Limitations & Future Work

  • Training data are drawn exclusively from the HCP dataset; cross-site generalization remains unvalidated.
  • Only one representative condition per paradigm is selected, leaving multi-condition interactions unexplored.
  • Integration of multimodal signals (e.g., structural MRI, DTI) is not investigated.
  • Downstream applications of the generative model (virtual experiments, data augmentation, etc.) are proposed only as future directions without empirical validation.

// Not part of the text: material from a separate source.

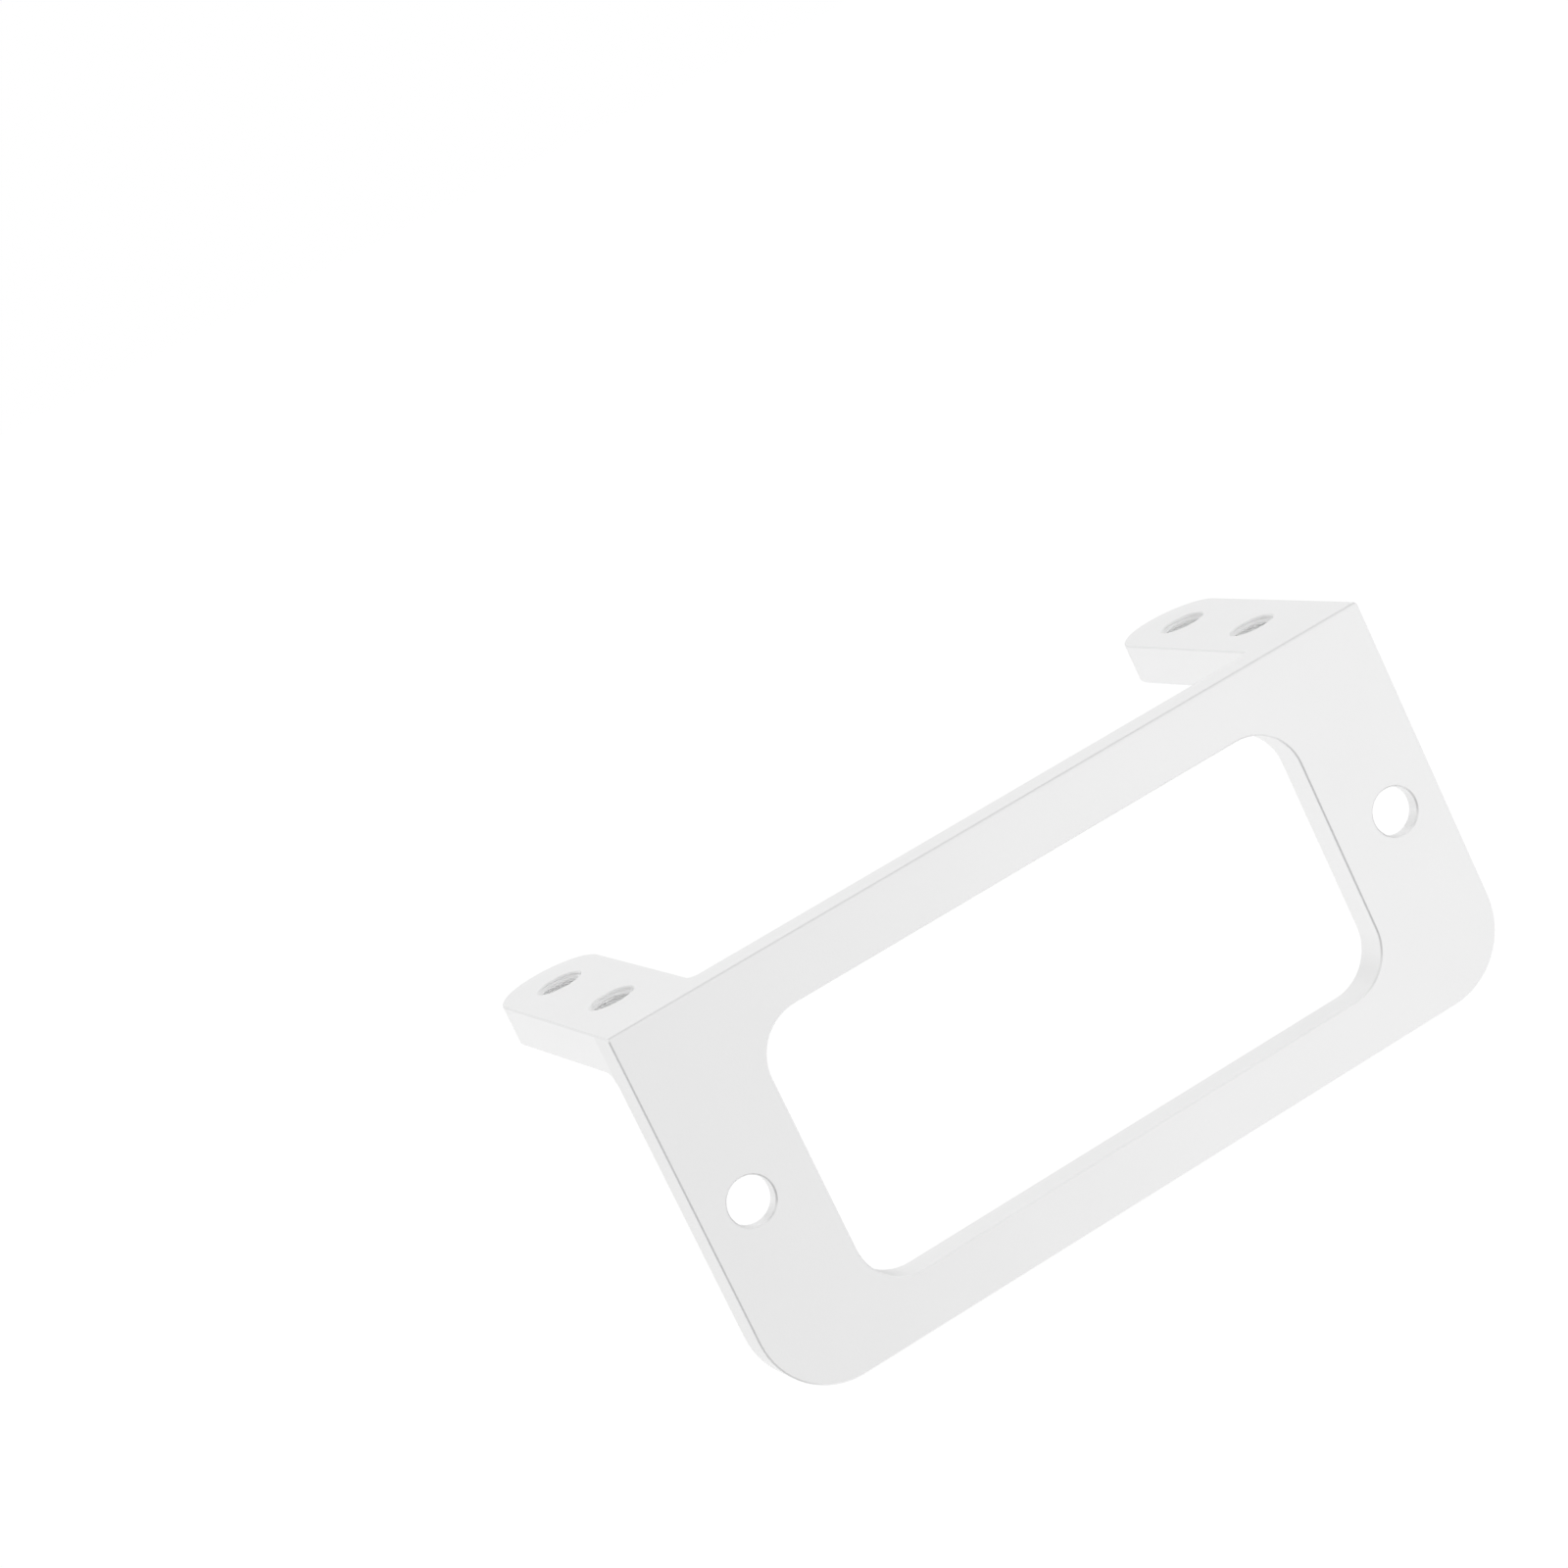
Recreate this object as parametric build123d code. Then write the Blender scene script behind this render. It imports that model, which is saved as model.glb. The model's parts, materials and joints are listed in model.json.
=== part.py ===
from build123d import *
import os

os.makedirs("parts", exist_ok=True)

# Servo bracket, one piece of aluminium: an upright plate with a large window and a screw hole at
# each end, and two thick tabs that run back from the ends of its top edge, each with two tapped
# holes. The piece is milled from an L-section bar, and keeps the bar's small outer radius and its
# fillet in the corner of the L.

# Frame: the origin is midway between the two plate screw holes on the plate's front face.
# +X runs along the plate, +Y from the front face back over the tabs, +Z up to the tabs.

# Fixing pattern: both rows of holes share the spacing along the plate
hole_spacing = 49.5
tapped_hole_pitch = 10.0
thread_diameter = 3.0

# Plate screws, countersunk in the back face
screw_hole_diameter = 3.2
countersink_diameter = 6.4
countersink_angle = 90.0
countersink_rim = 0.35

# L-section
plate_height = 26.5
plate_thickness = 2.7
tab_thickness = 2.8
bar_corner_radius = 0.3
bend_fillet = 1.0

# Tabs, as wide as a countersink and its two rims
tab_width = countersink_diameter + 2 * countersink_rim
plate_to_tapped_hole = 5.6
tapped_hole_to_tip = 5.0
tab_root_fillet = 0.6

# Plate outline and window
lower_corner_radius = 5.2
top_rail = 3.95
bottom_rail = 3.75
window_to_tab = 1.05
window_corner_radius = 3.4

# Every milled edge is broken by a small chamfer, which the fillets leave room for while it is cut.
# Faces that turn by less than the smooth angle meet without an edge.
edge_break = 0.1
smooth_angle = 20.0
chamfer_room = 3 * edge_break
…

  • Volume-wise VQ-GAN compression may discard inter-frame temporal continuity information.
  • Structural MRI diffusion generation: Pinaya et al. (BrainDiffusion), Khader et al. — 3D brain anatomy synthesis.

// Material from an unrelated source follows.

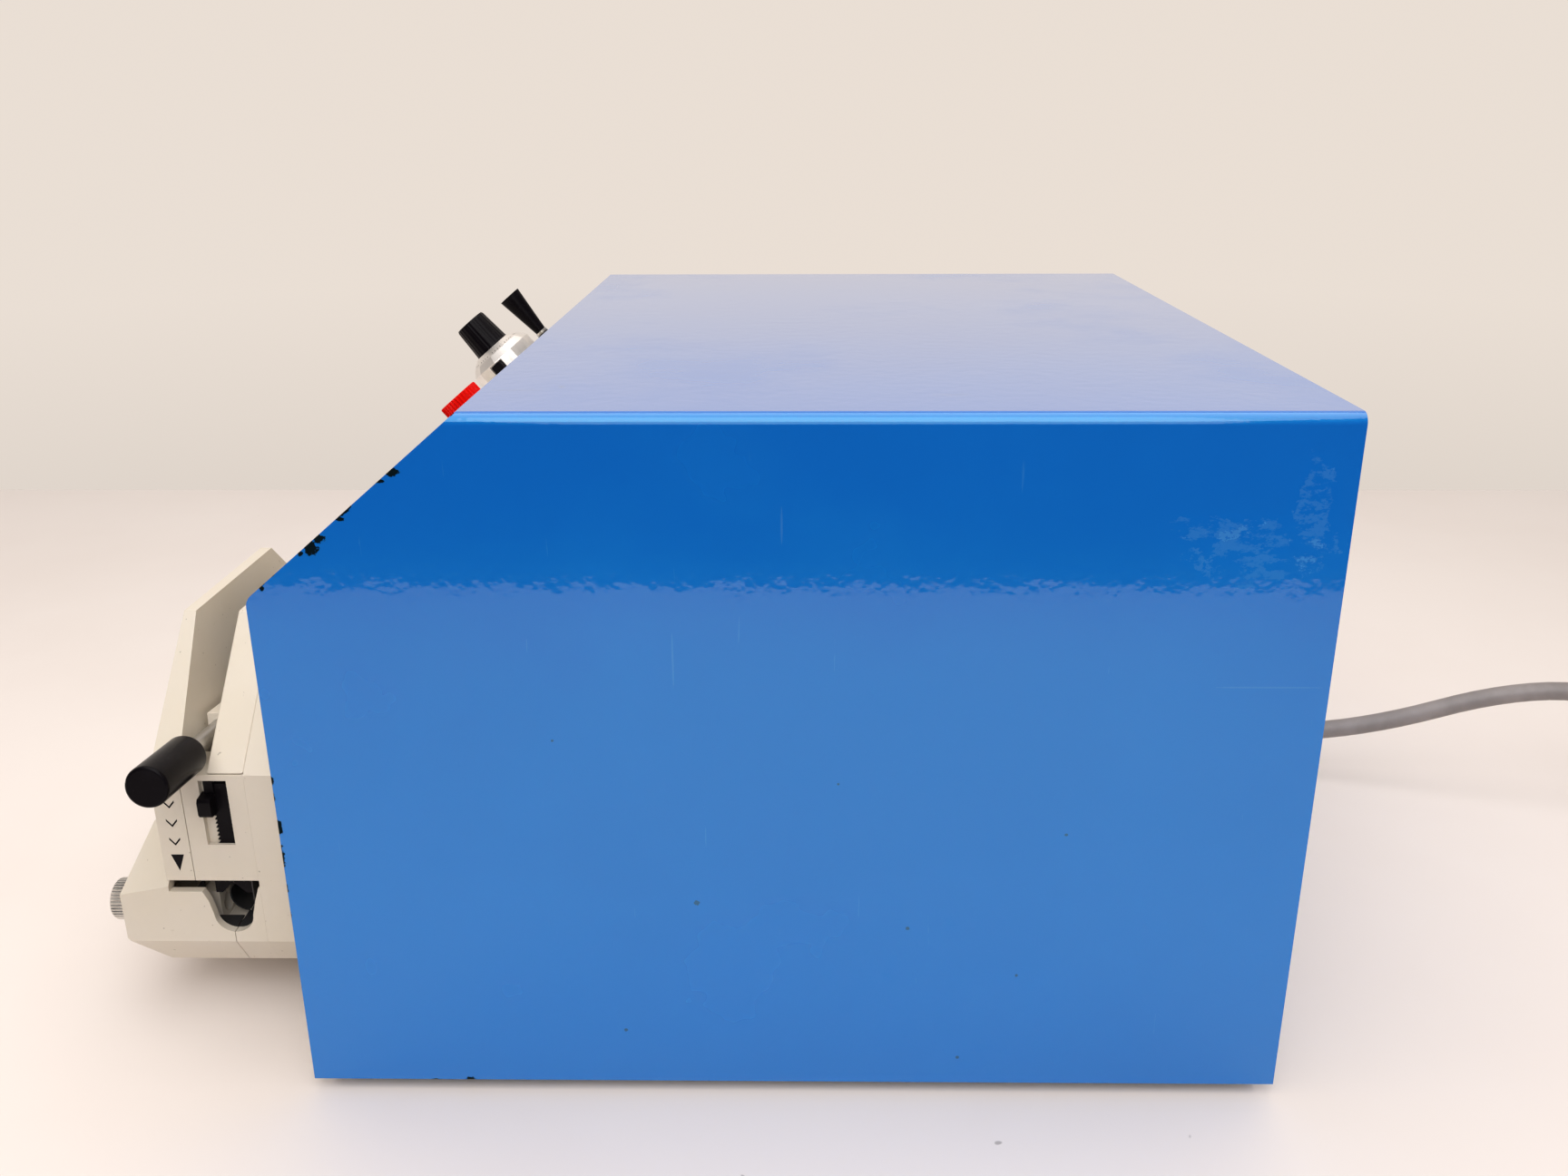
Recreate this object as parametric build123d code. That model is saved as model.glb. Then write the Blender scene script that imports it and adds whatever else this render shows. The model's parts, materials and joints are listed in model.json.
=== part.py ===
"""Bench-top peristaltic pump: sheet-metal drive case, moulded two-roller pump head and mains flex.

Everything is modelled in case coordinates: X to the right seen from the front, Y to the back,
Z up, zero at the middle of the case's footprint and at the case's lower edge. write() then moves
each piece so that the row's origin is the middle of the whole pump's footprint, on the table.
"""

from build123d import *
import os
from math import acos, atan2, cos, degrees, hypot, pi, radians, sin, tan

# Case: bent sheet, with a sloping control panel above the pump head.
CASE_X = 137.4  # half width
CASE_Y = 132.5  # half depth
CASE_TOP = 187.5
SHEET = 1.5
BEND = 3.0
FOOT_HEIGHT = 3.3
SLOPE_FOOT = (-132.5, 141.4)  # y, z of the slope's lower edge
SLOPE_HEAD = (-77.9, 187.5)  # y, z of its upper edge
SLOPE_ROUND = 4.0
RECESS = 3.5  # front and rear panels sit this far inside the cover's edges
PANEL_GAP = 0.1
PANEL_X = CASE_X - SHEET - PANEL_GAP
FRONT_FACE = -CASE_Y + RECESS  # y of the front panel's outer face
REAR_FACE = CASE_Y - RECESS

# Controls, in one row across the slope.
CONTROL_ROW = 39.8  # from the slope's lower edge, up the slope
LAMP_X = 30.0
DIAL_X = -37.0
TOGGLE_X = -106.0
LENS_FLUTES = 36

# Pump head, in front of the case.
HEAD_X = 38.25
HEAD_HALF = 66.75
HEAD_BACK = FRONT_FACE
HEAD_LOW = 12.0
HEAD_SHOULDER = 77.0  # where the side faces lean in
HEAD_TOP = 113.0
TOP_HALF = 30.3
CHAMFER_IN = 6.5
CHAMFER_UP = 10.3
BLOCK_FRONT = -154.7  # front face of the back block
TRACK_FRONT = -165.3
PIT_FLOOR = -141.0
DOOR_FRONT = -181.5
DOOR_BACK = -173.2
NOSE_FRONT = -196.2
SPLIT_Y = -164.0  # between the door's lower block and the tube shelf
WALL = 2.5
GAP = 0.1

# Rotor and roller track.
ROTOR_Z = 77.5
ROTOR_FRONT = -165.6
ROTOR_BACK = -143.0
FORK_Y = (-163.4, -146.2)  # outer faces of the roller arms' forks
FORK_PLATE = 1.6
ARM_PIVOT = (8.0, -13.0)  # beside the roller's radius, from the rotor's axis
TRACK_RADIUS = 33.0
PIT_RADIUS = 34.0  # behind the track
ROLLER_RADIUS = 7.0
ROLLER_AT = 23.0
CRANK_ANGLE = 5.5  # above the horizontal, handle to the right
CRANK_Y = -169.1
ROD_RADIUS = 2.5
KNOB_START = 68.0
KNOB_END = 92.2
KNOB_RADIUS = 5.9
RUNNING = 0.05  # radial clearance of every shaft that turns in a bore

# Tube clamps and tube ports at both sides of the head.
PORT_Y = -163.6
PORT_Z = 31.4
PORT_RADIUS = 5.7
CLAMP_LOW = 43.0
CLAMP_INNER = 90.0
RACK_SLOT = (-165.3, -159.8)
TOOTH_PITCH = 1.3
TOOTH_DEPTH = 0.8

# Guard door hinge and its thumb screw.
HINGE_X = -33.0
HINGE_Y = -168.6
HINGE_RADIUS = 4.0
HINGE_PIN_RADIUS = 1.5
SCREW_X = 91.0
SCREW_Z = 28.0
SCREW_RADIUS = 3.0
SCREW_HEAD_RADIUS = 6.3
SCREW_TIP = -173.0
SCREW_END = -205.0

# Drive train.
SHAFT_RADIUS = 5.0
GEAR_MODULE = 1.0
GEAR_TEETH = 60
PINION_TEETH = 15
GEAR_Y = (-112.0, -104.0)
PLATE_Y = (-98.0, -94.0)
MOTOR_RADIUS = 26.0
MOTOR_SHAFT_RADIUS = 3.0
CENTRE_DISTANCE = GEAR_MODULE * (GEAR_TEETH + PINION_TEETH) / 2 + 0.15
MOTOR_X = HEAD_X - CENTRE_DISTANCE

# Mains flex and what it comes out of.
CORD_RADIUS = 3.5
GLAND_X = -60.0
GLAND_Z = 20.0
GLAND_END = 158.0
FUSE_X = -98.0
FUSE_Z = 40.0
FUSE_END = 143.0
TABLE_Z = -FOOT_HEIGHT
COIL_AT = (-60.0, 385.0)
COIL_RADIUS = 38.5  # middle of the turns
COIL_HALF_WIDTH = 11.0
COIL_HEIGHT = 14.6
PLUG_X = -94.0  # where the plug's body starts; its pins point to -X
PLUG_Y = 437.5
PLUG_Z = TABLE_Z + 11.0
TAIL_LENGTH = 14.0

SHIFT = (0.0, -(SCREW_END + FUSE_END) / 2, FOOT_HEIGHT)


def block(x, y, z):
    """Box between (low, high) pairs."""
    middle = Pos((x[0] + x[1]) / 2, (y[0] + y[1]) / 2, (z[0] + z[1]) / 2)
    return middle * Box(x[1] - x[0], y[1] - y[0], z[1] - z[0])


def rod_x(x, y, z, radius):
    return Pos((x[0] + x[1]) / 2, y, z) * Rot(0, 90, 0) * Cylinder(radius, x[1] - x[0])


def rod_y(x, y, z, radius):
    return Pos(x, (y[0] + y[1]) / 2, z) * Rot(90, 0, 0) * Cylinder(radius, y[1] - y[0])


def rod_z(x, y, z, radius):
    return Pos(x, y, (z[0] + z[1]) / 2) * Cylinder(radius, z[1] - z[0])


def prism_y(points, y):
    """Solid with an outline given as (x, z) points, between two values of y."""
    face = make_face(Plane.XZ * Polyline(*points, close=True))
    return Pos(0, y[0], 0) * extrude(face, amount=y[1] - y[0], dir=(0, 1, 0))


def prism_x(points, x):
    """Solid with an outline given as (y, z) points, between two values of x."""
    face = make_face(Plane.YZ * Polyline(*points, close=True))
    return Pos(x[0], 0, 0) * extrude(face, amount=x[1] - x[0], dir=(1, 0, 0))


def shave(shape, point, normal):
    """Cut away everything on the side of a plane that its normal points to."""
    reach = 400
    frame = Plane(origin=point, z_dir=normal).location
    return shape - frame * Pos(0, 0, reach / 2) * Box(2 * reach, 2 * reach, reach)


def mirrored(shape):
    """The same piece on the other side of the pump head."""
    return mirror(shape, about=Plane.YZ.offset(HEAD_X))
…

  • DiT (Peebles & Xie): Foundational work on the scalability of diffusion Transformers.
  • VQ-GAN (Kim et al.): 3D medical image compression.
  • Simplified fMRI generation: MindSimulator (3D activation maps), ROI time series generation.

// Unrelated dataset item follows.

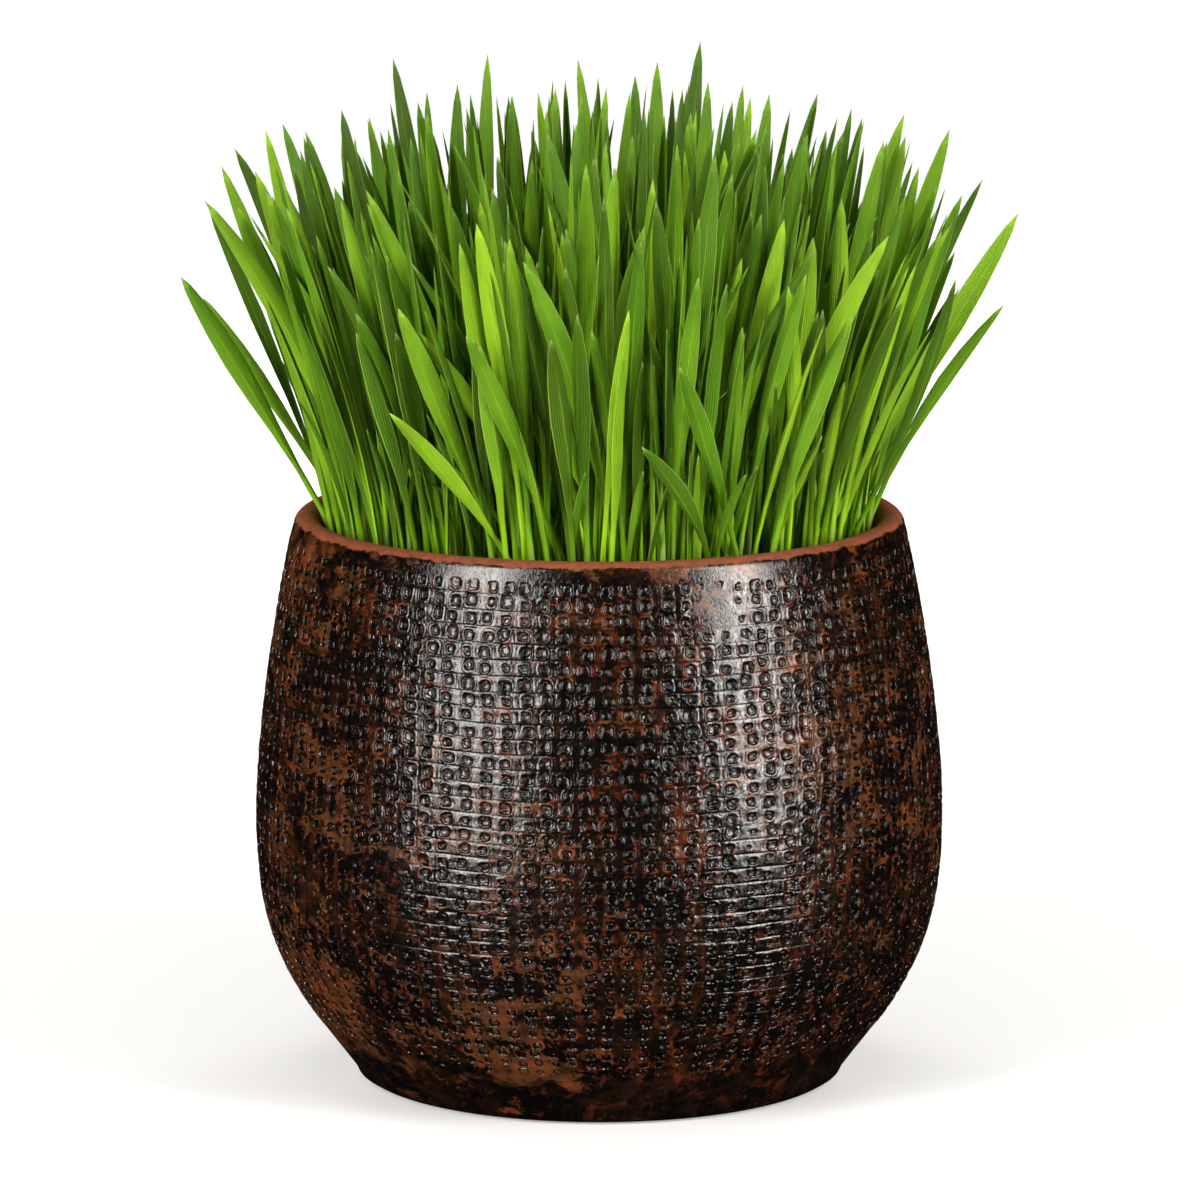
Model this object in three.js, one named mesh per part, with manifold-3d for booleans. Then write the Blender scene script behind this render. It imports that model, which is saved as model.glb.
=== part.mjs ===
// Potted cat grass: a bellied clay planter, hammered and dark glazed outside, filled with
// potting soil that holds a dense stand of young cereal grass.
// Millimetres, +Z up. The origin is the centre of the planter's flat foot, and -Y is the
// side that the grass was looked at from.

import * as THREE from "three";
import { mergeVertices } from "three/addons/utils/BufferGeometryUtils.js";
import Module from "manifold-3d";

const wasm = await Module();
wasm.setup();

// Planter: outside radii and the heights where they are reached
const POT = {
  footRadius: 62,
  heelRadius: 67.9,
  heelHeight: 3,
  heelLean: 0.72, // outward run for each millimetre of rise, just above the heel
  bellyRadius: 95,
  bellyHeight: 72,
  rimRadius: 84.1,
  rimHeight: 154,
  height: 157.2,
  wall: 7.2,
  floor: 9,
  footEase: { share: 0.62, height: 0.7 }, // a corner between foot and heel that rounds them off
  heelPull: 18.9, // how far each end of the outline's two curves runs straight
  underBellyPull: 38.9,
  overBellyPull: 27.9,
  rimPull: 3,
  sides: 60,
  outerSteps: 7, // straight pieces that stand for each curve, outside and inside
  innerSteps: 4,
  lipSteps: 5,
  leastStep: 1, // between two rings of the profile
};

// Soil, up to a finger's width under the rim
const SOIL = { top: 146, gap: 0.4, edgeRound: 0.8 };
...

  • Insight: For generation tasks with extremely low signal-to-noise ratios (e.g., task-evoked signals in fMRI), the design of the conditioning injection mechanism may matter more than the choice of backbone architecture.

Rating

  • Novelty: ⭐⭐⭐⭐⭐ — First conditional 4D fMRI diffusion Transformer; a pioneering contribution.
  • Experimental Thoroughness: ⭐⭐⭐⭐☆ — Scaling study and ablations are comprehensive, but evaluation is limited to the HCP dataset.
  • Writing Quality: ⭐⭐⭐⭐⭐ — Motivation is clearly articulated, methodology is concisely presented, and the evaluation framework is elegantly designed.
  • Value: ⭐⭐⭐⭐⭐ — Opens a practical path toward a foundation model for fMRI generation.